Si obietterà: la colpa è di Vladimir Putin. Che non è immune al monito papale. Leone, però, ha invitato anzitutto a considerare i rischi della corsa agli armamenti, che si pretende puramente difensiva e dalla quale deriva un’illusione di sicurezza, mentre in verità essa spiana la strada a future tragedie. «I ripetuti appelli a incrementare le spese militari e le scelte che ne conseguono», ha notato Prevost, «sono presentati da molti governanti con la giustificazione della pericolosità altrui». Viene voglia di metterli in fila: Ursula von der Leyen, Kaja Kallas, Mark Rutte, Emmanuel Macron, Friedrich Merz, i leader dei Paesi baltici, quelli di Varsavia. Benjamin Netanyahu è una nota a piè di pagina, soltanto perché si era già armato fino ai denti.
Il pontefice è arrivato a ribaltare il mantra delle classi dirigenti del Vecchio continente, Giorgia Meloni inclusa: si vis pacem, para bellum; se vuoi la pace, prepara la guerra. «Se volete attirare gli altri alla pace», ha suggerito all’opposto Leone, citando Sant’Agostino, «abbiatela voi per primi; siate voi anzitutto saldi nella pace». «La forza dissuasiva della potenza e, in particolare, la deterrenza nucleare», ha continuato infatti il vicario di Cristo, «incarnano l’irrazionalità di un rapporto tra popoli basato non sul diritto, sulla giustizia e sulla fiducia, ma sulla paura e sul dominio della forza». Ne è lo specchio l’incremento degli investimenti bellici, cui corrisponde la tendenza ancora più preoccupante al «riallineamento delle politiche educative: invece di una cultura della memoria», ha denunciato il successore di Pietro, «che custodisca le consapevolezze maturate nel Novecento e non ne dimentichi i milioni di vittime, si promuovono campagne di comunicazione e programmi educativi, in scuole e università, così come nei media, che diffondono la percezione di minacce e trasmettono una nozione meramente armata di difesa e di sicurezza». Ricordare i morti di Stalingrado, quindi, non è solamente un favore a Maria Zakharova. Dopodiché, l’ aria che tira su giornali e televisioni la respiriamo quotidianamente; e qualcuno ricorderà il parossismo marziale dei corsi all’uso dei droni, avviati la settembre per 9.000 bambini della Lituania.
A proposito delle guerre condotte schierando robot e velivoli senza pilota, il pontefice si è soffermato pure su un altro dei suoi argomenti ricorrenti: la minaccia dell’Ia. «Constatiamo», ha scritto, «come l’ulteriore avanzamento tecnologico e l’applicazione in ambito militare delle intelligenze artificiali abbiano radicalizzato la tragicità dei conflitti armati. Si va persino delineando un processo di deresponsabilizzazione dei leader politici e militari, a motivo del crescente “delegare” alle macchine decisioni riguardanti la vita e la morte di persone umane».

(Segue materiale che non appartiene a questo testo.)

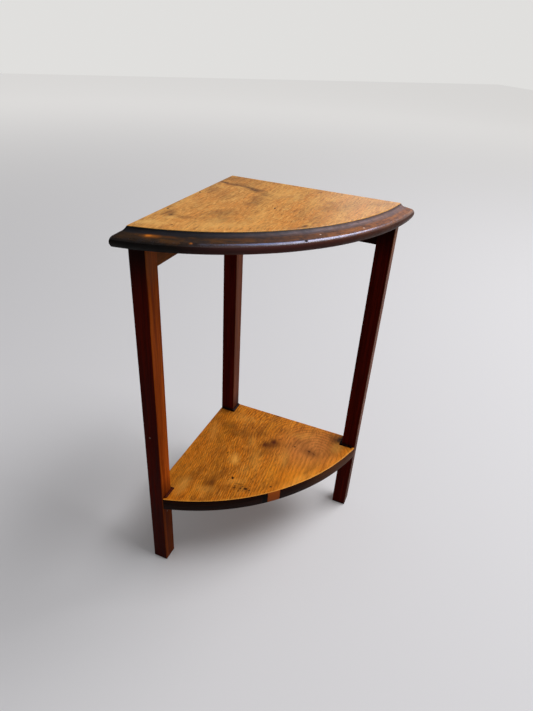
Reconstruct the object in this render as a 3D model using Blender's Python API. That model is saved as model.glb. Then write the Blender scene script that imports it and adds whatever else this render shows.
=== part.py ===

La controproposta del Papa resta quella della «pace disarmata e disarmante», portata al mondo sin dall’uscita sulla Loggia delle Benedizioni in Vaticano, subito dopo l’elezione al soglio. È una lotta che rifiuta il ricorso alla forza, giacché segue la via di Gesù «che tutti», ha sottolineato Prevost, «Pietro per primo», colui che ferì il centurione incaricato di imprigionare il Maestro, «gli contestarono». È anche una campagna disarmante, perché la violenza e i soprusi dei principati e delle dominazioni - per usare la formula di San Paolo - alla fine nulla hanno potuto contro i veri cristiani.
«Apriamoci alla pace!»: è questo l’invito di Leone, che risuona alla stregua dell’esortazione di Giovanni Paolo II ad «aprire i sistemi economici come quelli politici», ai tempi del comunismo sovietico. «Accogliamola e riconosciamola», questa pace, ha insistito il pontefice, «piuttosto che considerarla lontana e impossibile». Poiché «quando trattiamo la pace come un ideale lontano, finiamo per non considerare scandaloso che la si possa negare e che persino si faccia la guerra per raggiungere la pace». Sembra la replica alla micidiale allocuzione della Von der Leyen di mercoledì: «La pace di ieri è finita. Non abbiamo tempo per indulgere nella nostalgia».
Quello del capo della Commissione Ue può sembrare un atteggiamento disilluso ma pragmatico. Quello del Papa può apparire un ideale nobile ma ingenuo. Utopismo. E invece, secondo Prevost, è questo il vero realismo. Mica quello di quanti vedono addensarsi inesorabili le nubi del disastro - di quanti ci vogliono in trincea, in attesa che sbuchino i carri dello zar. Costoro cedono «a una rappresentazione del mondo parziale e distorta, nel segno delle tenebre e della paura», a «narrazioni prive di speranza, cieche alla bellezza altrui, dimentiche della grazia di Dio che opera sempre nei cuori umani, per quanto feriti dal peccato». Forse - chissà - pure nel cuore rancido di Putin.